When building complex models, it is often difficult to explain why the model should be trusted. While global measures such as accuracy are useful, they cannot be used for explaining why a model made a specific prediction. 'lime' (a port of the 'lime' 'Python' package) is a method for explaining the outcome of black box models by fitting a local model around the point in question an perturbations of this point. The approach is described in more detail in the article by Ribeiro et al. (2016) arXiv:1602.04938.

Details

This package is a port of the original Python lime package implementing the prediction explanation framework laid out Ribeiro et al. (2016).
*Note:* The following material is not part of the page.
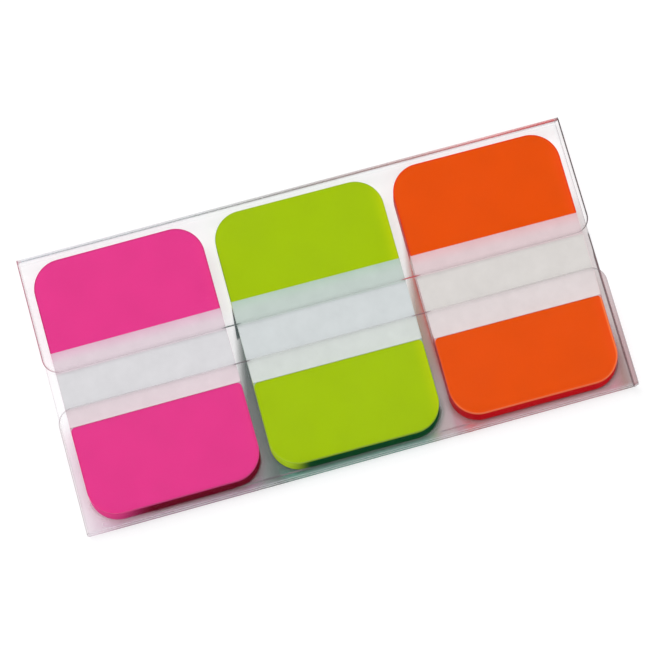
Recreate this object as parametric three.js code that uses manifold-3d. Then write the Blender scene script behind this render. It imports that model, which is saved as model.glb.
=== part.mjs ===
// A flat clear holder with three stacks of index tabs.
// Millimetres, +Z up. The holder lies on its back panel. X runs along its length, +Y towards its
// top fold, and the origin is the middle of the back panel's outer face.

import * as THREE from 'three';
import { mergeVertices } from 'three/addons/utils/BufferGeometryUtils.js';
import Module from 'manifold-3d';

// Tab sizes
const tabWidth = 25.4;
const tabLength = 38.1;
const tabThickness = 0.2;
const tabCornerRadius = 4.3;

// Stack sizes
const tabsPerStack = 12;
const stackGap = 1.65;
const stackLean = 0.6;
const turnedTabShift = 0.08;

// Holder sizes
const filmThickness = 0.25;
const sideMargin = 1.4;
const topMargin = 1.1;
const bottomMargin = 1.0;
const clearanceUnderFlaps = 0.3;
const foldRadius = 0.35;
const slotWidth = 5.4;
const slotRise = 0.1;
const flapCornerRadius = 2.3;

// The three colours from left to right, with each stack's small turn in degrees
const stacks = [
  { name: 'pink', colour: 0xe53c8b, turn: 0.2 },
  { name: 'lime', colour: 0xa0c60e, turn: -0.3 },
  { name: 'orange', colour: 0xe85210, turn: -0.3 },
];

// Facets
const tabCornerFacets = 4;
const foldFacets = 4;
const flapCornerFacets = 10;

// Sizes that follow from the ones above
const stackHeight = tabsPerStack * tabThickness;
const pitch = tabWidth + stackGap;
const holderLength = (stacks.length - 1) * pitch + tabWidth + 2 * sideMargin;
const stackReach = tabLength + stackLean + turnedTabShift;
const holderHeight = 2 * filmThickness + topMargin + stackReach + bottomMargin;
const holderThickness = 2 * filmThickness + stackHeight + clearanceUnderFlaps;
const topFoldY = holderHeight / 2;
const bottomFoldY = -holderHeight / 2;
const stackY = topFoldY - filmThickness - topMargin - tabLength / 2;
const upperFlapEdgeY = stackY + slotRise + slotWidth / 2;
const lowerFlapEdgeY = stackY + slotRise - slotWidth / 2;

const wasm = await Module();
wasm.setup();

// The outline of a tab, a rectangle with four round corners, about its own middle
function tabOutline() {
  const x = tabWidth / 2 - tabCornerRadius;
  const y = tabLength / 2 - tabCornerRadius;
  const outline = new THREE.Shape();
  outline.absarc(x, y, tabCornerRadius, 0, Math.PI / 2);
  outline.absarc(-x, y, tabCornerRadius, Math.PI / 2, Math.PI);
  outline.absarc(-x, -y, tabCornerRadius, Math.PI, 1.5 * Math.PI);
  outline.absarc(x, -y, tabCornerRadius, 1.5 * Math.PI, 2 * Math.PI);
  outline.closePath();
  return outline;
}

// One tab, flat, with its underside at the given height
function tabGeometry(underside) {
  const geometry = new THREE.ExtrudeGeometry(tabOutline(), {
    depth: tabThickness, bevelEnabled: false, curveSegments: tabCornerFacets,
  });
  return geometry.translate(0, 0, underside);
}

// The edge of the holder's film seen from its open end: Y across, Z up.
// It runs over the outside from the upper flap's free edge to the lower flap's, then back inside.
function holderSection() {
  const outside = foldRadius + filmThickness;
  const inside = foldRadius;
  const highY = topFoldY - outside;
  const lowY = bottomFoldY + outside;
  const highZ = holderThickness - outside;
  const lowZ = outside;
  const quarter = Math.PI / 2;

  const section = new THREE.Shape();
  section.moveTo(upperFlapEdgeY, holderThickness);
  section.absarc(highY, highZ, outside, quarter, 0, true);
  section.absarc(highY, lowZ, outside, 0, -quarter, true);
  section.absarc(lowY, lowZ, outside, -quarter, -2 * quarter, true);
  section.absarc(lowY, highZ, outside, 2 * quarter, quarter, true);
  section.lineTo(lowerFlapEdgeY, holderThickness);
  section.lineTo(lowerFlapEdgeY, holderThickness - filmThickness);
  section.absarc(lowY, highZ, inside, quarter, 2 * quarter, false);
  section.absarc(lowY, lowZ, inside, 2 * quarter, 3 * quarter, false);
  section.absarc(highY, lowZ, inside, -quarter, 0, false);
  section.absarc(highY, highZ, inside, 0, quarter, false);
  section.lineTo(upperFlapEdgeY, holderThickness - filmThickness);
  section.closePath();
  return section;
}

// What is cut off a flap to round one corner: a square with a quarter circle left out of it.
// towardEnd is +1 at the right end and -1 at the left, towardSlot is the way that the flap's
// free edge faces along Y.
function cornerOffcut(edgeY, towardEnd, towardSlot) {
  const margin = 1;
  const x = towardEnd * holderLength / 2;
  const centreX = x - towardEnd * flapCornerRadius;
  const centreY = edgeY - towardSlot * flapCornerRadius;
  const outline = new THREE.Shape();
  for (let i = 0; i <= flapCornerFacets; i += 1) {
    const angle = (Math.PI / 2) * (i / flapCornerFacets);
    const px = centreX + towardEnd * flapCornerRadius * Math.cos(angle);
    const py = centreY + towardSlot * flapCornerRadius * Math.sin(angle);
    if (i === 0) outline.moveTo(x + towardEnd * margin, py);
    outline.lineTo(px, py);
  }
  outline.lineTo(centreX, edgeY + towardSlot * margin);
  outline.lineTo(x + towardEnd * margin, edgeY + towardSlot * margin);
  outline.closePath();
  const bottom = holderThickness - filmThickness - clearanceUnderFlaps / 2;
  const geometry = new THREE.ExtrudeGeometry(outline, {
    depth: filmThickness + clearanceUnderFlaps, bevelEnabled: false,
  });
  return geometry.translate(0, 0, bottom);
}

// A closed three.js geometry as a solid that can be cut
function solidFrom(geometry) {
  const plain = geometry.clone();
  plain.deleteAttribute('normal');
  plain.deleteAttribute('uv');
  const merged = mergeVertices(plain, 1e-4);
  return new wasm.Manifold(new wasm.Mesh({
    numProp: 3,
    vertProperties: new Float32Array(merged.attributes.position.array),
    triVerts: new Uint32Array(merged.index.array),
  }));
}

// A cut solid as a three.js geometry again
function geometryFrom(solid) {
  const mesh = solid.getMesh();
  const geometry = new THREE.BufferGeometry();
  geometry.setAttribute('position', new THREE.BufferAttribute(mesh.vertProperties, 3));
  geometry.setIndex(new THREE.BufferAttribute(mesh.triVerts, 1));
  geometry.computeVertexNormals();
  return geometry;
}

// The holder: one sheet of clear film, folded over at the top and the bottom and open at its ends
function holderGeometry() {
  const sheet = new THREE.ExtrudeGeometry(holderSection(), {
    depth: holderLength, bevelEnabled: false, curveSegments: foldFacets,
  });
  const along = new THREE.Vector3(1, 0, 0);
  const across = new THREE.Vector3(0, 1, 0);
  const up = new THREE.Vector3(0, 0, 1);
  sheet.applyMatrix4(new THREE.Matrix4().makeBasis(across, up, along));
  sheet.translate(-holderLength / 2, 0, 0);

  let solid = solidFrom(sheet);
  for (const towardEnd of [-1, 1]) {
    solid = solid.subtract(solidFrom(cornerOffcut(upperFlapEdgeY, towardEnd, -1)));
    solid = solid.subtract(solidFrom(cornerOffcut(lowerFlapEdgeY, towardEnd, 1)));
  }
  return geometryFrom(solid);
}

// One stack: tabs in turn with their coloured end up and down the holder, counted from the top.
// The stack leans a little, so that its lower tabs show past the bottom edge of the upper ones.
function addStack(part, stack, index) {
  const group = new THREE.Group();
  group.position.set((index - (stacks.length - 1) / 2) * pitch, stackY, 0);
  group.rotation.z = THREE.MathUtils.degToRad(stack.turn);
  for (let i = 0; i < tabsPerStack; i += 1) {
    const underside = filmThickness + (tabsPerStack - 1 - i) * tabThickness;
    const material = new THREE.MeshStandardMaterial({ color: stack.colour, roughness: 0.35, metalness: 0 });
    const tab = new THREE.Mesh(tabGeometry(underside), material);
    tab.name = `${stack.name}_tab_${String(i + 1).padStart(2, '0')}`;
    const lean = (-stackLean * i) / (tabsPerStack - 1);
    const turned = i % 2 === 1;
    tab.position.y = turned ? lean - turnedTabShift : lean;
    group.add(tab);
  }
  part.add(group);
}

const part = new THREE.Group();
const film = new THREE.MeshStandardMaterial({
  color: 0xe9edef, roughness: 0.12, metalness: 0, transparent: true, opacity: 0.25,
});
const holder = new THREE.Mesh(holderGeometry(), film);
holder.name = 'holder';
part.add(holder);
stacks.forEach((stack, index) => addStack(part, stack, index));

export default part;
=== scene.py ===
"""The looks of a clear film holder with three stacks of index tabs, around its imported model.

The classes hold lengths in millimetres, as the part's source does, and meshes are made in metres.
X runs along the holder, +Y towards its top fold and +Z up from its back panel. A Fade is a pair of
places: a smooth step is 0 at the first of them and 1 at the second.
"""
import logging
import math
from dataclasses import dataclass
from enum import Enum
from typing import Any, Mapping, Sequence

import bmesh
import bpy
from mathutils import Matrix, Vector


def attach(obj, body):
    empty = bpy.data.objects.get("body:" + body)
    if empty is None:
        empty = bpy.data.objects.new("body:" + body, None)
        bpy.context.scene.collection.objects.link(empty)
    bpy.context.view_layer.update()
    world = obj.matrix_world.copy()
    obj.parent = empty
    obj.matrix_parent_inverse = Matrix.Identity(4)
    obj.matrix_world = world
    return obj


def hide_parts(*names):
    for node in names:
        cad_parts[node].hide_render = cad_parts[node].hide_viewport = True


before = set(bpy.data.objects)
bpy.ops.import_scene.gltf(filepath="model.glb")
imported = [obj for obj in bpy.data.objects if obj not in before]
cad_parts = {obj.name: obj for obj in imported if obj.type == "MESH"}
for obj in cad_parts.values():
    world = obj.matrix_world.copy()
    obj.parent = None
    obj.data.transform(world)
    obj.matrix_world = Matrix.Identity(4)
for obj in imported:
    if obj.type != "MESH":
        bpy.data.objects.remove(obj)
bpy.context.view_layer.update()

log = logging.getLogger("index_tabs")
MM = 0.001
BODY = "root"
QUARTER = math.pi / 2
CLOUDY = 3.0
Bytes = tuple[int, int, int]
Colour = tuple[float, float, float, float]
Fade = tuple[float, float]
Point = tuple[float, float, float]
Stops = tuple[tuple[float, Colour], ...]


def colour_from_bytes(red: int, green: int, blue: int) -> Colour:
    """Turns a screen colour into the linear colour that shaders take.

    Args:
        red: Red, 0 to 255.
        green: Green, 0 to 255.
        blue: Blue, 0 to 255.

    Returns:
        The linear colour, with full alpha.
    """
    def linear(byte: int) -> float:
        """Undoes the standard screen curve for one channel."""
        part = byte / 255
        return part / 12.92 if part <= 0.04045 else ((part + 0.055) / 1.055) ** 2.4

    return linear(red), linear(green), linear(blue), 1.0


def scaled(colour: Colour, factor: float) -> Colour:
    """Multiplies a colour's light by a factor, at full alpha."""
    return tuple(factor * part for part in colour[:3]) + (1.0,)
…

The package supports models from caret and mlr natively, but see the docs for how to make it work for any model.

Main functions:

Use of lime is mainly through two functions. First you create an explainer object using the lime() function based on the training data and the model, and then you can use the explain() function along with new data and the explainer to create explanations for the model output.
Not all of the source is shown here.